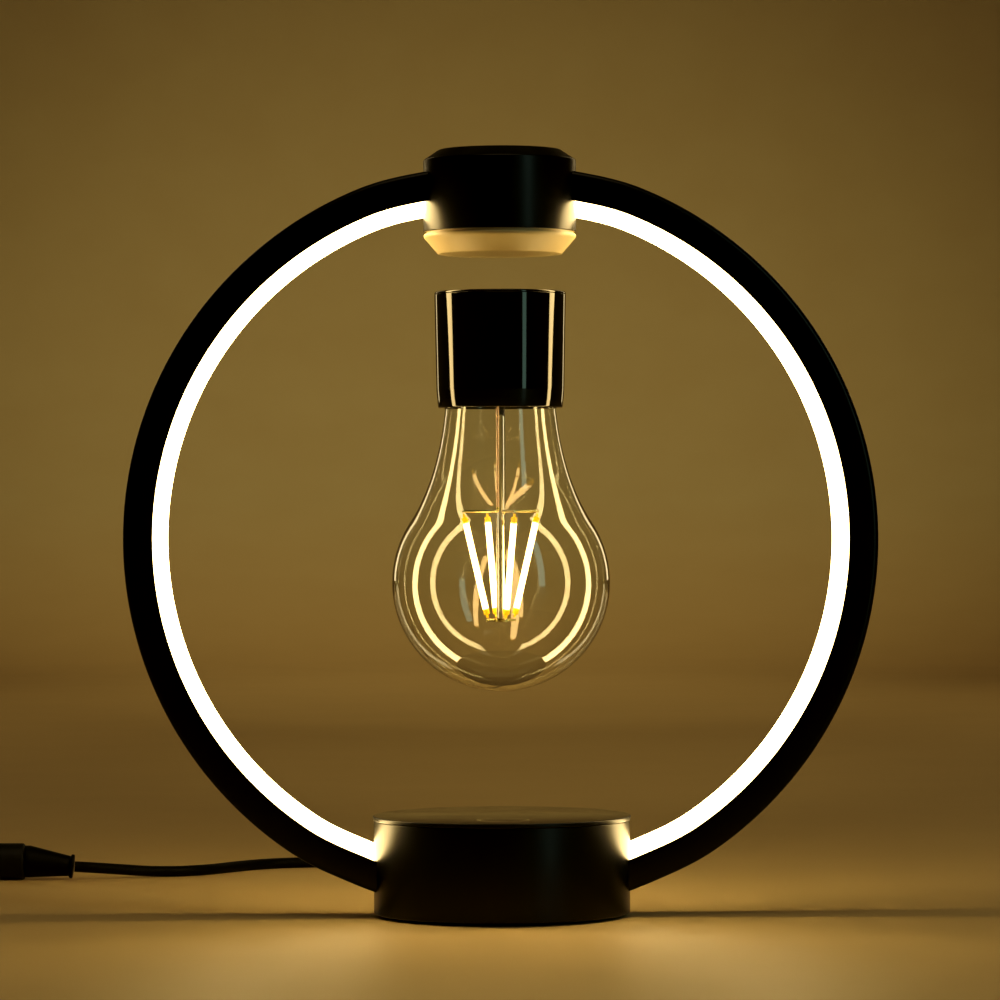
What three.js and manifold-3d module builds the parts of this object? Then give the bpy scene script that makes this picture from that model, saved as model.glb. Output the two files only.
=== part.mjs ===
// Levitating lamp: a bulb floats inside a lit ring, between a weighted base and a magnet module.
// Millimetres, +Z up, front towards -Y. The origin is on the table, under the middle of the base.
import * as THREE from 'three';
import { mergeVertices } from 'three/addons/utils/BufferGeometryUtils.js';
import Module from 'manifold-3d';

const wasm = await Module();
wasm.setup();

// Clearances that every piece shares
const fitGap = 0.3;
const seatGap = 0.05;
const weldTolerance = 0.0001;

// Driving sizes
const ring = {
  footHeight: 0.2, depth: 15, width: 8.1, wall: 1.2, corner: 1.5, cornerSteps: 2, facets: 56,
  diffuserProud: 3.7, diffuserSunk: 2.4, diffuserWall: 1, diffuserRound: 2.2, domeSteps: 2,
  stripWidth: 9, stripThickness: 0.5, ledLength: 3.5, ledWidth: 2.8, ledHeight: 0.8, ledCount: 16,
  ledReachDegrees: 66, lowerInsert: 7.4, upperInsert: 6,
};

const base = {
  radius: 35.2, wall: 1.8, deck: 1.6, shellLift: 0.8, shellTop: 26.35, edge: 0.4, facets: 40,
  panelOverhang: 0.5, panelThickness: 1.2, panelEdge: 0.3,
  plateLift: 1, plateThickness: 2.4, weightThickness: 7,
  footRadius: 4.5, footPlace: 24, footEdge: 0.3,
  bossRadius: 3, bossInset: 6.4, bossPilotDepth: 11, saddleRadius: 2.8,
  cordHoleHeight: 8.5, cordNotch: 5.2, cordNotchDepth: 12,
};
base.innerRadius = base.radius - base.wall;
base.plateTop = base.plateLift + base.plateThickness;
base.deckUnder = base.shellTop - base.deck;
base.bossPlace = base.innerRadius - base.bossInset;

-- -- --

**Exercise brief:** Word for word, write out the data.

**Written solution:**
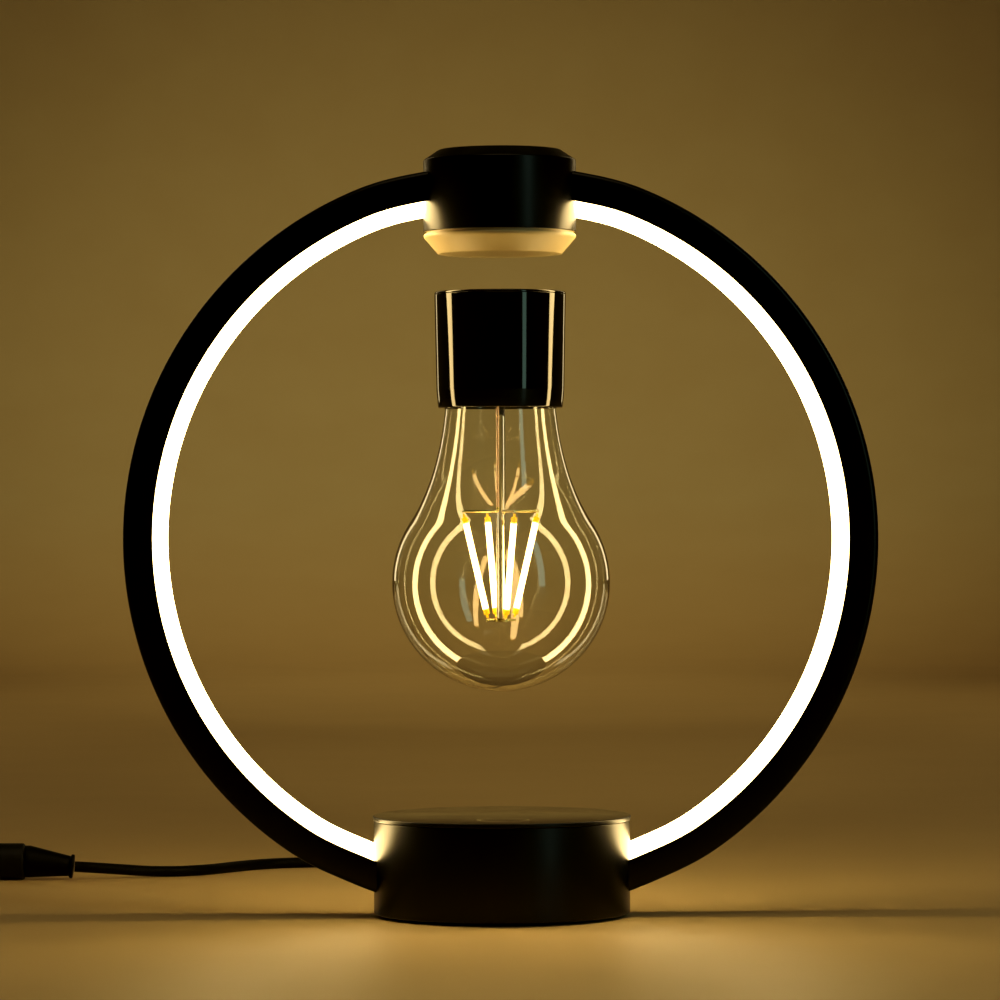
What three.js and manifold-3d module builds the parts of this object? Then give the bpy scene script that makes this picture from that model, saved as model.glb. Output the two files only.
=== part.mjs ===
// Levitating lamp: a bulb floats inside a lit ring, between a weighted base and a magnet module.
// Millimetres, +Z up, front towards -Y. The origin is on the table, under the middle of the base.
import * as THREE from 'three';
import { mergeVertices } from 'three/addons/utils/BufferGeometryUtils.js';
import Module from 'manifold-3d';

const wasm = await Module();
wasm.setup();

// Clearances that every piece shares
const fitGap = 0.3;
const seatGap = 0.05;
const weldTolerance = 0.0001;

// Driving sizes
const ring = {
  footHeight: 0.2, depth: 15, width: 8.1, wall: 1.2, corner: 1.5, cornerSteps: 2, facets: 56,
  diffuserProud: 3.7, diffuserSunk: 2.4, diffuserWall: 1, diffuserRound: 2.2, domeSteps: 2,
  stripWidth: 9, stripThickness: 0.5, ledLength: 3.5, ledWidth: 2.8, ledHeight: 0.8, ledCount: 16,
  ledReachDegrees: 66, lowerInsert: 7.4, upperInsert: 6,
};

const base = {
  radius: 35.2, wall: 1.8, deck: 1.6, shellLift: 0.8, shellTop: 26.35, edge: 0.4, facets: 40,
  panelOverhang: 0.5, panelThickness: 1.2, panelEdge: 0.3,
  plateLift: 1, plateThickness: 2.4, weightThickness: 7,
  footRadius: 4.5, footPlace: 24, footEdge: 0.3,
  bossRadius: 3, bossInset: 6.4, bossPilotDepth: 11, saddleRadius: 2.8,
  cordHoleHeight: 8.5, cordNotch: 5.2, cordNotchDepth: 12,
};
base.innerRadius = base.radius - base.wall;
base.plateTop = base.plateLift + base.plateThickness;
base.deckUnder = base.shellTop - base.deck;
base.bossPlace = base.innerRadius - base.bossInset;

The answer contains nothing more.